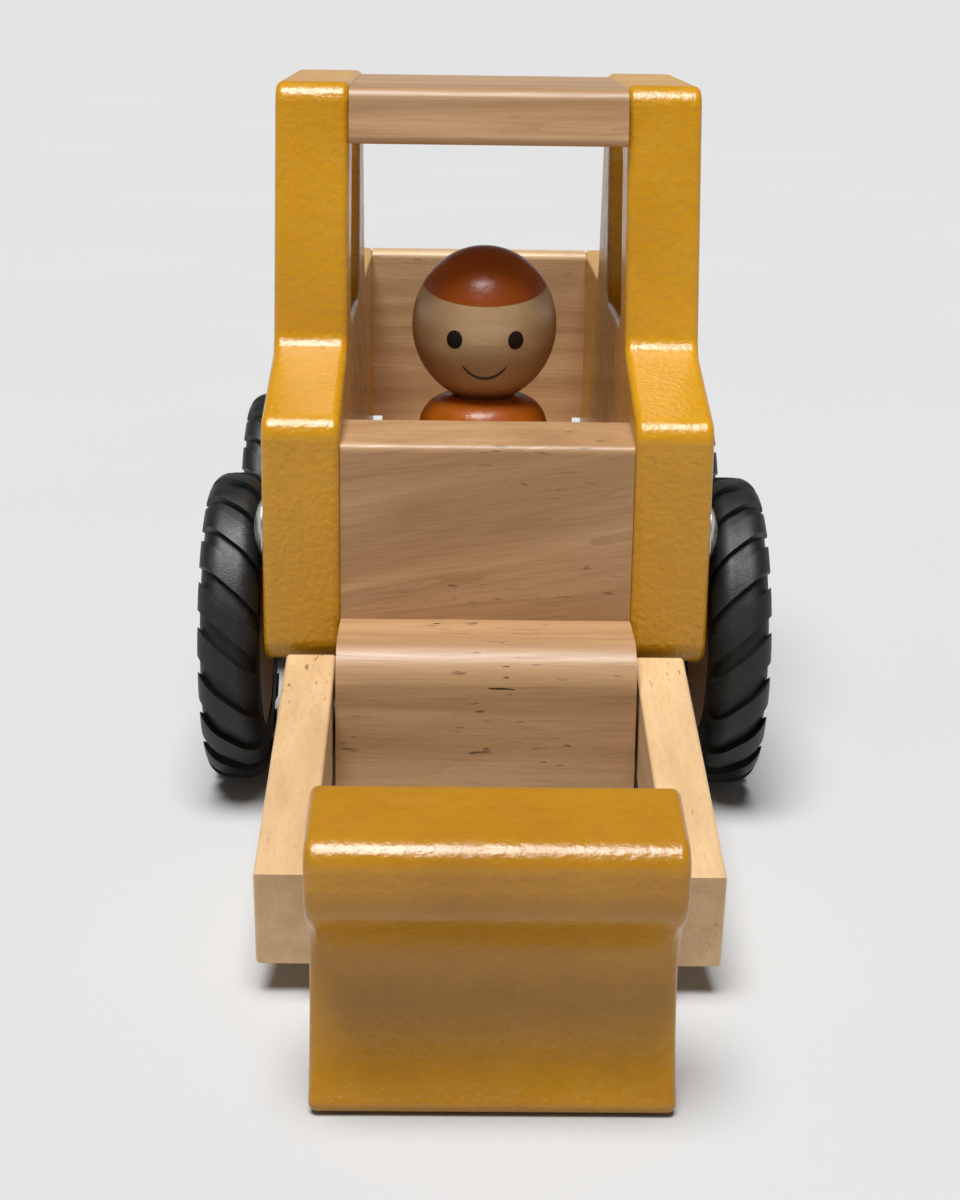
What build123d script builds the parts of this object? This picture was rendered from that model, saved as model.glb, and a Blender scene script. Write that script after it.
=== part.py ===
# Wooden toy loader: two thick painted side panels glued to a natural wood chassis, four ribbed tyres,
# a peg driver in the open cab and a curved front blade on two lifting arms.
# Frame: X across the toy, -Y towards the blade, +Z up, ground at Z = 0, millimetres.
import os
from build123d import *

# Overall stations along Y
front_y = -30.0  # front face of the side panels
rear_y = 161.0
nose_y = -51.5
blade_front_y = -161.0

# Chassis and panels
chassis_half_w = 30.0
chassis_z0 = 14.0
chassis_z1 = 44.6
panel_t = 16.0
panel_z0 = 35.0
hood_z = 86.0
deck_z = 99.0
cab_top_z = 150.6
panel_corner_r = 5.0
axle_notch_r = 3.6
panel_edge_r = 1.6

# Running gear
axle_z = 33.8
front_axle_y = 1.6
rear_axle_y = 96.0
axle_r = 2.5
dome_r = 11.73
dome_angle = 33.07
hub_bore_r = 2.56
tyre_r = 33.8
tyre_in_x = 47.2
tyre_out_x = 60.0
tyre_seat_r = 22.0
lug_count = 20
lug_w = 6.0
lug_h = 1.5
lug_slope = 0.85

# Lifting arms and blade
pivot_y = -41.5
pivot_z = 28.5
pivot_r = 3.0
arm_bore_r = 3.06
arm_in_x = 30.6
arm_out_x = 40.8
blade_half_w = 29.0
blade_back_y = -138.0
tongue_half_w = 26.0

# Driver
driver_y = 40.0
driver_r = 15.0
seat_z = 34.2
head_z = 95.7

dowel_r = 3.0

os.makedirs("parts", exist_ok=True)

# Chassis: one long block with a rounded nose, a round seat for the driver and cross bores
with BuildPart() as chassis:
    with BuildSketch(Plane.YZ.offset(-chassis_half_w)):
        with BuildLine():
            Polyline(
                (nose_y, chassis_z0),
                (rear_y, chassis_z0),
                (rear_y, chassis_z1),
                (nose_y + 2.0, chassis_z1),
                close=True,
            )
        make_face()
    extrude(amount=2 * chassis_half_w)
    nose_edge = chassis.edges().filter_by(Axis.X).group_by(Axis.Z)[-1].sort_by(Axis.Y)[0]
    fillet(nose_edge, 8.0)
    long_edges = chassis.edges().filter_by(Axis.Y)
    fillet(long_edges.group_by(Axis.Z)[0], 1.5)
    with Locations((0, driver_y, chassis_z1)):
        Hole(driver_r + 0.3, depth=chassis_z1 - seat_z)
    with BuildSketch(Plane.YZ.offset(-chassis_half_w)):
        with Locations((front_axle_y, axle_z), (rear_axle_y, axle_z)):
            Circle(axle_r)
        with Locations((pivot_y, pivot_z)):
            Circle(pivot_r)
    extrude(amount=2 * chassis_half_w, mode=Mode.SUBTRACT)
chassis.part.label = "chassis"
export_step(chassis.part, "parts/chassis.step")

# Right side panel: hood, window frame and rear deck sawn from one thick board
with BuildPart() as right_side_panel:
    with BuildSketch(Plane.YZ.offset(chassis_half_w)):
        with BuildLine():
            FilletPolyline(
                (front_y, panel_z0),
                (front_y, hood_z),
                (6.0, 95.6),
                (17.8, cab_top_z),
                (88.0, cab_top_z),
                (99.0, deck_z),
                (rear_y, deck_z),
                (rear_y, panel_z0),
                radius=panel_corner_r,
                close=True,
            )
        make_face()
        with Locations((front_axle_y, axle_z), (rear_axle_y, axle_z)):
            Circle(axle_notch_r, mode=Mode.SUBTRACT)
        with BuildLine():
            FilletPolyline((20.5, 98.0), (65.5, 98.0), (73.0, 137.5), (30.0, 137.5), radius=6.0, close=True)
        make_face(mode=Mode.SUBTRACT)
    extrude(amount=panel_t)
    inner_rim = right_side_panel.faces().sort_by(Axis.X)[0].edges()
    outer_rim = right_side_panel.faces().sort_by(Axis.X)[-1].edges()
    fillet(inner_rim + outer_rim, panel_edge_r)
    with BuildSketch(Plane.YZ.offset(chassis_half_w)):
        with Locations((front_y + 9.0, 62.0)):
            Circle(axle_r)
    extrude(amount=panel_t, mode=Mode.SUBTRACT)
right_side_panel.part.label = "right_side_panel"
export_step(right_side_panel.part, "parts/right_side_panel.step")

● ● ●

[TO BE DONE]: Search the preceding listing for "from" and extract every line where it is found.

[EXPECTED OUTPUT]:
What build123d script builds the parts of this object? This picture was rendered from that model, saved as model.glb, and a Blender scene script. Write that script after it.
from build123d import *
# Right side panel: hood, window frame and rear deck sawn from one thick board